I was lost in the beauty around me as a ambled along the river bank, the gentle rustle of the leaves and the whisper of the stream as it passes over the rock in the riverbed was my only companion this morning, and I was thankful for it. I jumped from stone to stone and climbed the bank using a well trodden game path into the trees; the cool of the shade welcomed me as I ducked beneath the branches. I was on a different continent, but as soon as I stood up in a clearing, I could just as well have been back in my beloved bushveld of South Africa.
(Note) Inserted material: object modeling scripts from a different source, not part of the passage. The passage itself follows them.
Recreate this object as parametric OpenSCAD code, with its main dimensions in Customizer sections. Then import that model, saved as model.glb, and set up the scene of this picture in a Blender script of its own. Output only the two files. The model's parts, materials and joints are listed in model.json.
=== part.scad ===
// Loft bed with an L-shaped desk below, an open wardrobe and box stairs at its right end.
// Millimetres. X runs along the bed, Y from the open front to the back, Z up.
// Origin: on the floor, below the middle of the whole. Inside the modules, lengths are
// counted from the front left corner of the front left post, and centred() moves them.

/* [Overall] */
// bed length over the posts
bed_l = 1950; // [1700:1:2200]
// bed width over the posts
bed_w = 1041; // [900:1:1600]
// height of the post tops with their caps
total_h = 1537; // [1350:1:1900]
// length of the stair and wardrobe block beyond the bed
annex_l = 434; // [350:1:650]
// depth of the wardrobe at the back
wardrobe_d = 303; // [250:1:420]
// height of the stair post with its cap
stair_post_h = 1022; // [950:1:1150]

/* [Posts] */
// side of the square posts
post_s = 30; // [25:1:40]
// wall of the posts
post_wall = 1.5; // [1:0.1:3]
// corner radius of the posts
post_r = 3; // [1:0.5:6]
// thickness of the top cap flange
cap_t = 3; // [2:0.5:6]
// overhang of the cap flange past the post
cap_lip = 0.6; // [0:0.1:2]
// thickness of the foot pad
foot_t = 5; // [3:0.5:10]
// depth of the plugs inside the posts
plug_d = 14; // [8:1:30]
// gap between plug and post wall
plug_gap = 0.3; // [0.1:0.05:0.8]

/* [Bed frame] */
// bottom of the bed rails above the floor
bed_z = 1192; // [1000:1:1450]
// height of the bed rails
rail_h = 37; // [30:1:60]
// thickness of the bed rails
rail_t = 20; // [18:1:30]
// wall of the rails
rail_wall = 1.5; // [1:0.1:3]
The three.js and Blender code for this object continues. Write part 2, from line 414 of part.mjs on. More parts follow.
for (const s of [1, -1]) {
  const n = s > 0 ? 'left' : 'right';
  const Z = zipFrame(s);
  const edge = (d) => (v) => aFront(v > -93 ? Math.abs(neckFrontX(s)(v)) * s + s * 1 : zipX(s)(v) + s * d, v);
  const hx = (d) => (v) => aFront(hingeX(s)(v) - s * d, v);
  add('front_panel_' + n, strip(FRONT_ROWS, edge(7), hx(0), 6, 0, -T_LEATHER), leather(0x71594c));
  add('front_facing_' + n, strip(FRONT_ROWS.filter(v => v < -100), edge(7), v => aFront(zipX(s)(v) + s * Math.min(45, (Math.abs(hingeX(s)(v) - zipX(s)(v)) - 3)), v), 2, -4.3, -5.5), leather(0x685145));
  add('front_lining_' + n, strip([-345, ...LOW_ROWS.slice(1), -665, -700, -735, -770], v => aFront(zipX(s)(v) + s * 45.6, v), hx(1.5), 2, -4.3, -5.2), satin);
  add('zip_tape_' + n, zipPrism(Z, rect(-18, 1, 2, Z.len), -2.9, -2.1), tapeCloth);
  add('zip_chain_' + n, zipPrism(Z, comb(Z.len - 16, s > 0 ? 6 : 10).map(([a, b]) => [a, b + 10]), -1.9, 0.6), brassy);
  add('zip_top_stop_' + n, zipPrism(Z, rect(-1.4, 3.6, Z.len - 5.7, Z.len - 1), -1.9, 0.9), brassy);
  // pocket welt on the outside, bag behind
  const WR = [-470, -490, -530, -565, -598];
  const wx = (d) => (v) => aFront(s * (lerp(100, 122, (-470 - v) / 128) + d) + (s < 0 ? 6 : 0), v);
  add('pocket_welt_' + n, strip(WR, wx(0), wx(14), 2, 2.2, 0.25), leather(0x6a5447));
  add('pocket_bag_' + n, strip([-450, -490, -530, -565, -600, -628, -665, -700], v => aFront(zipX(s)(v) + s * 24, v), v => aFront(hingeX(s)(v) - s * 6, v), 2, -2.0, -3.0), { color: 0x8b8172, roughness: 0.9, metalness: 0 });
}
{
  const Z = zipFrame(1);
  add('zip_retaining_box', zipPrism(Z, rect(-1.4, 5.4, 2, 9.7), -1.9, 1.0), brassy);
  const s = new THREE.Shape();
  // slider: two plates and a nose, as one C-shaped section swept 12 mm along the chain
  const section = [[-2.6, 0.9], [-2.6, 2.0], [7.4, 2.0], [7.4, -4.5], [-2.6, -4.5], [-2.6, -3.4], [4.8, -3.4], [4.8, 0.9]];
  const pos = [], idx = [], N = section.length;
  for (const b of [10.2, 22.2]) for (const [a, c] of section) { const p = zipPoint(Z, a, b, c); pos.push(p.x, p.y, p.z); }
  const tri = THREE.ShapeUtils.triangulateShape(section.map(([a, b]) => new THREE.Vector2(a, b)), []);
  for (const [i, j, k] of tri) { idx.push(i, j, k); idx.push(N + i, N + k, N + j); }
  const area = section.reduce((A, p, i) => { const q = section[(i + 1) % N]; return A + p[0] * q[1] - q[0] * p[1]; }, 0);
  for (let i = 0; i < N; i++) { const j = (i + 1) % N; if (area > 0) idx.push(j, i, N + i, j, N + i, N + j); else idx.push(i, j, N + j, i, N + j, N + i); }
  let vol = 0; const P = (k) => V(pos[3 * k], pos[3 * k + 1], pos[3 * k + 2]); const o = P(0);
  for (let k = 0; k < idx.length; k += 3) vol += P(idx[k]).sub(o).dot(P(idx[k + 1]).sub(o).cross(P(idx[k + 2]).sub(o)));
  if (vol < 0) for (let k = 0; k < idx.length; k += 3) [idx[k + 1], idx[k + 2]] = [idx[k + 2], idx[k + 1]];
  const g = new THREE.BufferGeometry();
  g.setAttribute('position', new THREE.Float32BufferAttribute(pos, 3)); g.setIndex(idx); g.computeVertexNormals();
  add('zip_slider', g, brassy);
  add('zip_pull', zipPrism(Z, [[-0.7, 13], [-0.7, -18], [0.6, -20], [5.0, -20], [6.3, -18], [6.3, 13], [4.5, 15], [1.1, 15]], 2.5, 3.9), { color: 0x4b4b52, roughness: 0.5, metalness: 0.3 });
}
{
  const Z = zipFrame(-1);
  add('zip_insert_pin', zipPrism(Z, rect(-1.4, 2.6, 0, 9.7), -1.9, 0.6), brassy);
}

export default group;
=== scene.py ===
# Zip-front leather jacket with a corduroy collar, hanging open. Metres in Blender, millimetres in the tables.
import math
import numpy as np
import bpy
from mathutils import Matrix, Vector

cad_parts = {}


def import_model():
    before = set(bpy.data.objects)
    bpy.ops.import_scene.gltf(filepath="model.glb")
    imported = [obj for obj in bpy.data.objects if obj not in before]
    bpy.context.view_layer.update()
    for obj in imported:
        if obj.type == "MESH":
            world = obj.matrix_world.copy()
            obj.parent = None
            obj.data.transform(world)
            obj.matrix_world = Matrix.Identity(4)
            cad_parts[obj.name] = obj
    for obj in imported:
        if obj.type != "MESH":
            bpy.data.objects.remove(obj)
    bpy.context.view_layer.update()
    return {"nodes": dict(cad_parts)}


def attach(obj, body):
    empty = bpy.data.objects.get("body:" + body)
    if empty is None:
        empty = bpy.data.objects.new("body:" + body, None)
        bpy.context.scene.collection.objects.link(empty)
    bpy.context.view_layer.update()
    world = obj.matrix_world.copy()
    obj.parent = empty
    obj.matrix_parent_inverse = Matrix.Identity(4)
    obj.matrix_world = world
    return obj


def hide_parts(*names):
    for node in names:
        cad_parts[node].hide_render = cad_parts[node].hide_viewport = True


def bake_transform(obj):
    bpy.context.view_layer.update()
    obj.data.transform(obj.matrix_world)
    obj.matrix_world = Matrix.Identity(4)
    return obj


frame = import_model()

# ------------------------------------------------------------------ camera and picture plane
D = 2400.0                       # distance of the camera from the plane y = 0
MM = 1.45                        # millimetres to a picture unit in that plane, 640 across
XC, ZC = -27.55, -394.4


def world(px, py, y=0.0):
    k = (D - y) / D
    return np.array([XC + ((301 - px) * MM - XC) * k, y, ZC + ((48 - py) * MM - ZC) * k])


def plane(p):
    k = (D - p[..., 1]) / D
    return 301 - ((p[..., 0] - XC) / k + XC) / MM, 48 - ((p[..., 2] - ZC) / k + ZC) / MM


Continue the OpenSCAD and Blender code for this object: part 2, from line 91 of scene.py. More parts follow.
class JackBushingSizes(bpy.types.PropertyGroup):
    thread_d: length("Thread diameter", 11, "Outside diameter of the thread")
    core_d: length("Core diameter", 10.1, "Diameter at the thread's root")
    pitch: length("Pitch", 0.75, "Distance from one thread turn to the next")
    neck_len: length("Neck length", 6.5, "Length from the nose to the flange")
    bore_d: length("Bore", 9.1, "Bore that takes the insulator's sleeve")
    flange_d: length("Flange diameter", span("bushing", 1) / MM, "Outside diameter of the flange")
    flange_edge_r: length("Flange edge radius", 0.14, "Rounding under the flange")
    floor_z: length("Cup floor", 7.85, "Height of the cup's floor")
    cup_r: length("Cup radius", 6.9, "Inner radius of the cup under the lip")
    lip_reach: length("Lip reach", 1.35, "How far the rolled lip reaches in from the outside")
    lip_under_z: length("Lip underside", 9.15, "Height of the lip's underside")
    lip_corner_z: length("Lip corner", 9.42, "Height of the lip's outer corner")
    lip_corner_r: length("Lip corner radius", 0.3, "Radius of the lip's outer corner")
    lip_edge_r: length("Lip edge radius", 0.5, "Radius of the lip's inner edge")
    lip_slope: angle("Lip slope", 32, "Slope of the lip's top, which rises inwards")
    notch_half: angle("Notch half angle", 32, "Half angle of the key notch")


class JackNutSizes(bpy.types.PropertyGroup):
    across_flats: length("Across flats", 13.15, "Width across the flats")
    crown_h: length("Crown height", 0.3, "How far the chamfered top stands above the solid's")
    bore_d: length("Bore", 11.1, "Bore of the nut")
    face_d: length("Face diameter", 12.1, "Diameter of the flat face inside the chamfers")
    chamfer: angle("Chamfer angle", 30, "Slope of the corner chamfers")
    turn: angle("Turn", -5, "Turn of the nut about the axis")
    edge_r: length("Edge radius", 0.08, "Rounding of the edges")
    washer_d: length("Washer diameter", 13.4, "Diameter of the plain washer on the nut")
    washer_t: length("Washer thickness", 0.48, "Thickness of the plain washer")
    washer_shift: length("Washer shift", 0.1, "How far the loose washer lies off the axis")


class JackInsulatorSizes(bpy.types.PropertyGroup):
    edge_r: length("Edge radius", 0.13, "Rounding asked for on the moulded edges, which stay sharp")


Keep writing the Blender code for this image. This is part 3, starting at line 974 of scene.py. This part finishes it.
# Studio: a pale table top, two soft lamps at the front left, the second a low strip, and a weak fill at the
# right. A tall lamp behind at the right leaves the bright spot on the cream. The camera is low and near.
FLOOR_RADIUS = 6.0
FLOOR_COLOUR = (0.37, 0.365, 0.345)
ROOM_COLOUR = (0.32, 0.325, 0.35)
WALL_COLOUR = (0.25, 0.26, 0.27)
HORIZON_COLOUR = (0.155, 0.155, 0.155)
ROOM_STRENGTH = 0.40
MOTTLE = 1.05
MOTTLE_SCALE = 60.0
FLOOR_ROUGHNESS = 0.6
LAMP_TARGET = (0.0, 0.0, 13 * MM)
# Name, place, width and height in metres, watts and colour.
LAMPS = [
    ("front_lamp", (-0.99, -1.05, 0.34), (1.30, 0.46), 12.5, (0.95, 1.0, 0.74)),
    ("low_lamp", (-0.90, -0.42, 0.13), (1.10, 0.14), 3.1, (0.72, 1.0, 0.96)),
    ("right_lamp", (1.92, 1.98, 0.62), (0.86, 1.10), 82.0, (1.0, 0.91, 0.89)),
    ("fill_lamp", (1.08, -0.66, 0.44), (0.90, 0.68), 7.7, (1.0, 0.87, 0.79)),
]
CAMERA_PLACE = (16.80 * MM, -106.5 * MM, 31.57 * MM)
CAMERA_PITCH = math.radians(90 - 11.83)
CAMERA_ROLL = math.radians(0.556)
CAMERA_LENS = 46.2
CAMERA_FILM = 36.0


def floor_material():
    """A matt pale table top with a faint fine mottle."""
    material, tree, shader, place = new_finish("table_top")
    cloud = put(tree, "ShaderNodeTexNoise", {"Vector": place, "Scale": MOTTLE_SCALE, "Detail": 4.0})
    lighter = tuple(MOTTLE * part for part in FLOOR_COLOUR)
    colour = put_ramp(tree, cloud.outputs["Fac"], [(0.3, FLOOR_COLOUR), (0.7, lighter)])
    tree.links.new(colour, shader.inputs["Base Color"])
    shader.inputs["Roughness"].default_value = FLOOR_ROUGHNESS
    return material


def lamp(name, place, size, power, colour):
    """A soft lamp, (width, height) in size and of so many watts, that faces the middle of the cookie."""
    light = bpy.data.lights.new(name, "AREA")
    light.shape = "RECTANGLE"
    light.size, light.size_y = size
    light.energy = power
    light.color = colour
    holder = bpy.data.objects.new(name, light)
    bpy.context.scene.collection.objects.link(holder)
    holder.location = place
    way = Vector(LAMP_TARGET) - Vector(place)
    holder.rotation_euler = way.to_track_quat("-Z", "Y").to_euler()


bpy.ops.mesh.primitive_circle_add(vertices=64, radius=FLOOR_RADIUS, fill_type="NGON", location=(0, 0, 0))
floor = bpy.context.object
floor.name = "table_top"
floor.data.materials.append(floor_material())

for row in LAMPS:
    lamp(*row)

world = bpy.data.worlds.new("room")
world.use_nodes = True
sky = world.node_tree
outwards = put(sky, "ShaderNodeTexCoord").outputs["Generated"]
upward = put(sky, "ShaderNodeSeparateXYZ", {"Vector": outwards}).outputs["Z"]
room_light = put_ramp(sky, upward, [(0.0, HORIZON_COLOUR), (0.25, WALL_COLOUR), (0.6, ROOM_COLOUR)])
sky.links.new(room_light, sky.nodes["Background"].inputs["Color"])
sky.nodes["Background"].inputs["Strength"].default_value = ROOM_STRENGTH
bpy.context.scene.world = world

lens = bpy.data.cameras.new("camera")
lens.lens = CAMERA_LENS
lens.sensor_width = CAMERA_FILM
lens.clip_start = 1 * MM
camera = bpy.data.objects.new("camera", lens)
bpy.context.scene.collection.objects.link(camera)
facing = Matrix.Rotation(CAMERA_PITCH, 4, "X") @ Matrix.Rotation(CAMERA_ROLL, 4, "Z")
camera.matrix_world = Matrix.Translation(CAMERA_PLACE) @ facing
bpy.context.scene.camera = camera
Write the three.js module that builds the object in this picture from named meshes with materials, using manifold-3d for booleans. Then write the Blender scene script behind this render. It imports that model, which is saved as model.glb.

I stood in silence for some minutes before I slowly made my way between the trees, searching the shadows for movement, and straining my ears for the faintest noise that would betray the presence of a wild animal.


I was daydreaming more than I was hunting, and after walking a few hundred meters, I decided to take the rifle back to camp, and to bring my camera back to take some photographs. As soon as I stepped out of the trees, I was immediately truck by the abrupt change in the environment.  I am used to a gradual change from trees to open grassland in South Africa, but here it is like stepping into a different room. My walk back to camp was uneventful, and on my way back with the camera, I met the hunters coming back empty handed as well. They had heard plenty of noise, but did not see any hogs either. There is no doubt that the pigs are there, and I would love to go back in winter to try again, and even if I do not bag a hog, I would love to camp there again.


I opted to hunt the river bank, and this was the view that I enjoyed.


The afternoon I did some spinning in the pool, but did not land a fish. I did get a bite, but lost the fish when it was barely half a meter from the shore. One thing is for sure, next time I am bringing my fly-rod with me. The blood sucking flies are huge here, and as soon as I swatted on and it lands on the water, a fish take the dead fly within seconds. Maybe I would not catch the biggest fish, and maybe I will not get as many bites as in the more traditional fly-fishing venues, but I am positive it will be a whole lot of fun.


The last night I unrolled my bedroll outside the tent, and curled myself up with content as all the stars in the sky wished me goodnight.


The next morning we slowly started to break camp, and it was with a heavy hart that we turned the vehicles southwards and headed for civilization again. In a very short space of time I have really fallen in love with this country, its beauty and its people. In time I will explore more places and I am sure I will not be disappointed. I raise my glass and salute everyone who made this such as special trip, and I raise my glass to the beauty I was privileged to experience; here is to many more.


Uruguay is home to the Rhea, or as the locals call it, Nandu (Rhea Americana).